Важно понять, на каких путях Фишер оказался новатором. Он первый взял за отправную точку нынешнюю динамику нашей планеты (вулканизм и сейсмичность) и построил схему, способную объяснить одновременно и настоящее, и прошлое Земли, В этом его основная заслуга. Много проще составить «тесты» применительно к настоящему времени, когда можно определить многочисленные параметры сейсмичности или распределения температур, чем нарисовать картину прошлого с помощью математических выкладок. С другой стороны, Фишер в своей теории динамики коры отвел решающую роль тектонике океанического дна и, конструируя модель Земли, устремил взор не на континенты, а на океаны.
Это могло совершить революцию в геологических воззрениях той эпохи.
Но об океанах и сейсмичности тогда знали еще так мало, а локальные исследования гор настолько вскружили геологам головы, что его книга осталась незамеченной и не оказала серьезного влияния на развитие геофизики.
Для того чтобы эти идеи прочно вошли в сознание ученых, должно было минуть 70 лет, в течение которых продолжали господствовать фиксистские теории, уделявшие преимущественное внимание континентам, где единственно значимыми движущими силами считались вертикальные сдвиги земной коры.
Открытие радиоактивности в начале XX века вынудило отвергнуть общепринятую модель внутреннего строения Земли. Выяснилось, что благодаря своей радиоактивности Земля обладает собственным источником тепла. Значит, дальнейшее охлаждение Земли и Солнца вовсе не предвещает относительно скорую гибель всего живого на планете.
Все расчеты охлаждения и сжатия Земли оказались теперь ненужными, поскольку теперь даже уже нельзя было сказать, охлаждается она или разогревается. Не говорят же об охлаждении электрорадиатора на том основании, что он излучает тепло! Земля еще не умирает. Она живая планета, очень даже живая. И в этом Осмонд Фишер был прав.
Не напрасно один из журналов дал сенсационное название статье о Земле: «Конец света откладывается».
Но поистине громовой удар по концепции фиксизма последовал совсем не с той стороны, откуда его следовало ждать. На этот раз в роли ниспровергателя основ выступил немецкий метеоролог Альфред Вегенер.
Гроза, вызванная в 1912 году его идеями подвижности литосферных плит, продолжалась сравнительно недолго. Уже в 1925 году французский геолог Термье говорил о них как «о прекрасной мечте, мечте истинного поэта: мы пытаемся овладеть ею, но убеждаемся, что ловим всего-навсего туман иди дым».
Что нового дал нам Вегенер? Его поразило сходство между очертаниями африканского и американского побережий, сходство настолько разительное, что он счел вполне возможным допустить существование сотни миллионов лет назад единого суперконтинента, который затем раскололся на две части, а место разлома постепенно заполнил Атлантический океан.
Основные положения его гипотезы в дальнейшем подтвердились: современные материки образовались около 200 миллионов лет назад из огромного суперконтинента, который Вегенер назвал Пангеей.
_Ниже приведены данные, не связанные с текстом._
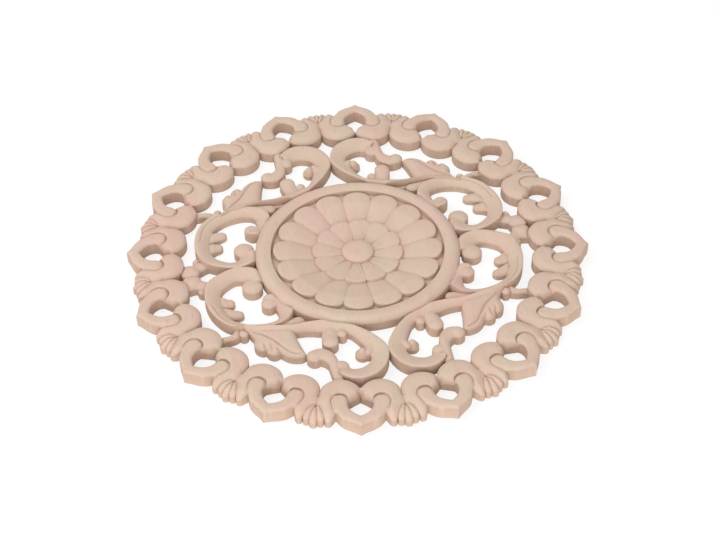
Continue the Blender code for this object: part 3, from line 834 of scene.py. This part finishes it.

До разделения Пангеи Атлантической и Индийский океаны не существовали. Животные могли посуху добираться из Африки в Америку и Европу. Существовавшее тогда море Тетис вклинивалось в северную часть суперконтинента, названную Лавразией (включавшую Северную Америку и Евразию), отделяя ее от его южной части — Гондваны (в нее входили Южная Америка, Африка, Индия, Австралия и Антарктида).
О существовании Тетиса свидетельствуют остатки его ложа и осадочные отложения в современных горных массивах. В данном районе тайну горообразования следует искать в длительном процессе сокращения площади дна этой акватории, совершенно исчезнувшей в наши дни. Альпы окончательно сложились в результате встречного движения Африки и Европы, а Гималайские горы — Индии и Азии.
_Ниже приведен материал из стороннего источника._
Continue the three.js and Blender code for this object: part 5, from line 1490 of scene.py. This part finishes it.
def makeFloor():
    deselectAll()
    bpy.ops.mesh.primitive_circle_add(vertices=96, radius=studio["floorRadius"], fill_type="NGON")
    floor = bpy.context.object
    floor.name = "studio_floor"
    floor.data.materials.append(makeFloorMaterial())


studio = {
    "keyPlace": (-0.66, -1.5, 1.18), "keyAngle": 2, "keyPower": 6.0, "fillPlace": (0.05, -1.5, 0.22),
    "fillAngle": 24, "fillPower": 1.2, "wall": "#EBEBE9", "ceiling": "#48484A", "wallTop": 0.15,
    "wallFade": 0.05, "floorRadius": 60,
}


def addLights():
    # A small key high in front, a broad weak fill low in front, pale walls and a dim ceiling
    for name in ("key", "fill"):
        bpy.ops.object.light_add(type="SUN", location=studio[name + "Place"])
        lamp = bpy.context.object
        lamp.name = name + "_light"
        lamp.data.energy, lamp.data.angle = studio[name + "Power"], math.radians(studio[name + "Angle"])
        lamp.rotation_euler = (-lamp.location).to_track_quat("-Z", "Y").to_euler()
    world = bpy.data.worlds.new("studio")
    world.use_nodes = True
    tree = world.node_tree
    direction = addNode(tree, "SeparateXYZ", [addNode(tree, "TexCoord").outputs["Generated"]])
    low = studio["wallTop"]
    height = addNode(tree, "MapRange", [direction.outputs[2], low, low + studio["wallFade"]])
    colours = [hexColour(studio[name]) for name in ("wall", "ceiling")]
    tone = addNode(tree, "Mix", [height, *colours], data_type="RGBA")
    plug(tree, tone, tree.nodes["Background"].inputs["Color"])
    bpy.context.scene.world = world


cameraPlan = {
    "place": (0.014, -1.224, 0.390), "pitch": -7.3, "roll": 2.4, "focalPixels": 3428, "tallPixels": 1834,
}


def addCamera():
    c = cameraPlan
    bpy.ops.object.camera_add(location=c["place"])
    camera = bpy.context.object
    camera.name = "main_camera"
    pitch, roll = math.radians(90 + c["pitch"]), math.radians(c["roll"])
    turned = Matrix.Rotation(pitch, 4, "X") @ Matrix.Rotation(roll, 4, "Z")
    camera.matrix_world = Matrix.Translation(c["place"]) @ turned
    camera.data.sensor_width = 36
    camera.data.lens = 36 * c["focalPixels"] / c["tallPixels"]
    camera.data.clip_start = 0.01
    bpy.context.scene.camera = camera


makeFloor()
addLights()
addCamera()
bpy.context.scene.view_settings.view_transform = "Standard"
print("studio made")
Гипотеза Вегенера позволяла реконструировать взаимное положение континентов до начала их дрейфа, а стало быть, осмыслить с единой позиции происхождение геологических формаций, горных поясов и климата суперконтинента. Немецкий ученый как бы складывал заново разодранную на куски газетную страницу, стремясь не только восстановить форму самого листа, но и воссоединить отдельные буквы, воспроизведя тем самым цельный текст.
Именно по этой причине некоторые геологи, наделенные способностью глобального охвата явлений, остались горячими сторонниками Вегенера. Но их призыв признать его гипотезу оказался гласом вопиющих в пустыне, так как они жили в эпоху, когда геофизика как наука только еще зарождалась. Колоссальный прогресс техники и математики позволил проникнуть далеко в глубь нашей планеты. От «поэзии» перешли к уравнениям. Теперь слово было за физиками.
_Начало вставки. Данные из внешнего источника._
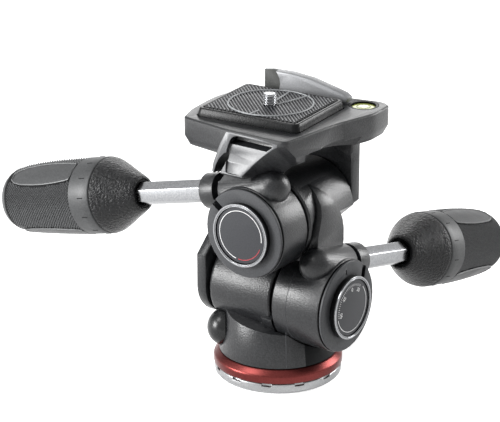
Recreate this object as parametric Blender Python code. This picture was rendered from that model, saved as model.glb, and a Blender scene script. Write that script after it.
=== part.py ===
"""Three way pan and tilt head for a tripod, built as an assembly of real pieces.

Frame: +Z up, origin at the centre of the base disc's underside, metres.
Pan turns about Z. Tilt turns about an axis along X, its dial facing +X.
Roll turns about an axis along Y, its badge facing -Y.
"""
import math

import bmesh
import bpy
from mathutils import Matrix, Vector

mm = 0.001

# Gap left between two pieces that touch or run on each other.
play = 0.3 * mm

steps_large = 40
steps_medium = 18
steps_small = 12
boss_steps = 24
boss_turn = math.radians(4)
grip_steps = 30
hex_sides = 6
sharp_angle = math.radians(32)
corner_divisor = 2.2
least_lean_share = 0.5
pole_share = 0.01

# Axes of the three movements and of the two clamp bolts.
tilt_height = 41.4 * mm
roll_height = 79.3 * mm
roll_offset_x = 4.0 * mm
bolt_offset = 18.1 * mm
tilt_bolt_x = 28.0 * mm
roll_bolt_y = -22.0 * mm
tilt_droop = math.radians(13)
roll_droop = math.radians(14)
roll_limit = math.radians(90)

# Base disc, its trim ring and the pan spindle.
base_radius = 30.0 * mm
base_height = 5.0 * mm
base_bevel = 1.2 * mm
base_edge = 0.4 * mm
hub_radius = 12.0 * mm
hub_height = 13.0 * mm
notch_count = 12
notch_turn = math.radians(-5)
notch_width = 4.6 * mm
notch_depth = 1.4 * mm
notch_height = 1.3 * mm
ring_overhang = 0.45 * mm
ring_seat = 4.4 * mm
ring_taper = 2.2 * mm
ring_band = 4.0 * mm
ring_height = 6.7 * mm
ring_radius = base_radius + ring_overhang
ring_inner_radius = base_radius - ring_seat
ring_top_radius = base_radius - ring_taper
ring_straight_top = base_height + ring_band
ring_top = base_height + ring_height
bush_radius = 8.0 * mm
bush_bore_radius = 4.75 * mm
bush_chamfer = 0.8 * mm
spindle_radius = 7.5 * mm
spindle_foot_height = 1.8 * mm
spindle_top = 25.0 * mm
sleeve_radius = 11.0 * mm
sleeve_height = 2.2 * mm
washer_radius = 9.4 * mm
washer_height = 1.2 * mm
pan_screw_radius = 3.0 * mm
pan_screw_length = 12.0 * mm
pan_screw_head_radius = 5.5 * mm
pan_screw_head_height = 3.5 * mm
pan_screw_key_radius = 2.9 * mm
pan_screw_key_depth = 2.0 * mm

# Pan housing: a tapered neck under a barrel that lies along the tilt axis.
neck_foot = ring_top + play
neck_taper = 3.5 * mm
neck_foot_radius = ring_top_radius
neck_top_radius = neck_foot_radius - neck_taper
neck_top_drop = 8.4 * mm
rim_drop = 11.8 * mm
rim_slope = math.radians(7)
rim_reach = 60.0 * mm
barrel_radius = 20.0 * mm
barrel_left = -26.2 * mm
barrel_right = 8.6 * mm
barrel_rounding = 2.2 * mm
stop_left = 5.0 * mm
stop_right = 10.6 * mm
stop_radius = 22.0 * mm
stop_root_radius = 18.0 * mm
stop_start = math.radians(198)
stop_end = math.radians(255)
pan_cavity_radius = 9.7 * mm
pan_cavity_top = 31.0 * mm
hub_clearance = 1.4 * mm
saddle_clearance = 0.6 * mm

# Pan lock knob at the front left.
knob_direction = Vector((-0.809, -0.588, 0.0)).normalized()
knob_height = 21.5 * mm
knob_radius = 8.7 * mm
knob_rim = neck_top_radius - play
knob_length = 9.5 * mm
knob_tip = knob_rim + knob_length
knob_edge = 1.6 * mm
knob_clearance = 0.5 * mm
stud_radius = 2.5 * mm
stud_start = 13.0 * mm
stud_in_knob = 5.0 * mm
shoe_radius = 3.0 * mm
shoe_length = 5.0 * mm

# Tilt clamp, the split barrel of the fork, and the drum inside it.
tilt_clamp_radius = 22.0 * mm
tilt_clamp_start = 11.2 * mm
tilt_clamp_face = 38.8 * mm
roll_clamp_radius = 21.3 * mm
roll_clamp_start = 12.6 * mm
roll_clamp_face = 33.0 * mm
disc_thickness = 1.1 * mm
disc_groove = 0.7 * mm
disc_groove_depth = 1.4 * mm
disc_inset = 0.5 * mm
casting_edge = 0.8 * mm
drum_radius = 13.0 * mm
shaft_radius = 6.0 * mm
index_turn = math.radians(94)
index_radius = 17.0 * mm
index_width = 0.9 * mm
index_length = 2.6 * mm
index_depth = 0.6 * mm

# Bright ring and dial or badge plate in front of each clamp.
face_ring_radius = 15.3 * mm
face_ring_wall = 1.7 * mm
tilt_ring_height = 3.0 * mm
roll_ring_height = 2.9 * mm
face_ring_edge = 0.7 * mm
face_plate_set_back = 0.7 * mm

# Bolt boss over each clamp, its split and the captured nut.
boss_radius = 8.1 * mm
tilt_boss_centre = -13.9 * mm
roll_boss_centre = -13.0 * mm
collar_radius = 8.3 * mm
collar_step = 1.6 * mm
tilt_collar_end = 19.5 * mm
roll_collar_end = 24.0 * mm
collar_edge = 0.6 * mm
tilt_slit_start = 8.4 * mm
tilt_slit_end = 11.4 * mm
roll_slit_start = 12.4 * mm
roll_slit_end = 16.0 * mm
roll_slit_turn = math.radians(144.5)
roll_slit_width = 3.2 * mm
roll_slit_root = 12.0 * mm
roll_slit_bend = 22.6 * mm
roll_slit_foot = -2.6 * mm
slit_top = 11.0 * mm
slit_root = -12.0 * mm
bolt_bore_radius = 3.7 * mm
bolt_bore_overrun = 2.0 * mm
nut_pocket_start = -17.0 * mm
nut_pocket_end = -9.5 * mm
nut_pocket_radius = 5.8 * mm
nut_radius = 5.2 * mm
thread_radius = 2.9 * mm
thread_tip = -15.5 * mm
thread_relief = 0.6 * mm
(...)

Итак, с точки зрения геофизиков того времени, гипотеза дрейфа континентов представлялась абсолютно бесперспективной, так как ученых интересовали только геологические процессы, протекающие на Земле в настоящее время. Теория Вегенера, согласно остроте отца современной геофизики Гарольда Джеффриса, «является объяснением, которое ничего не объясняет из того, что мы (геофизики. — Авт.) хотим объяснить».
И действительно, хотя Вегенер был знаком с трудом Фишера, однако дрейф земной коры он связывал с силами, действующими на континентах, а не подо дном океана. Он представлял континенты чем-то вроде самоходных паромов, которые, двигаясь, вспарывают подобное мягкому воску днище океанов. А физики показали обратное: породы, слагающие океаническое ложе, прочнее пород, слагающих континенты, и, следовательно, их перемещения исключены. Не в пользу Вегенера говорили также землетрясения и вулканы, которые, согласно его гипотезе, никогда не могли бы встречаться на дне океанов, а возникали бы лишь вокруг континентов, шельфы которых, по представлению ученого, претерпевали деформацию при Перемещениях материков.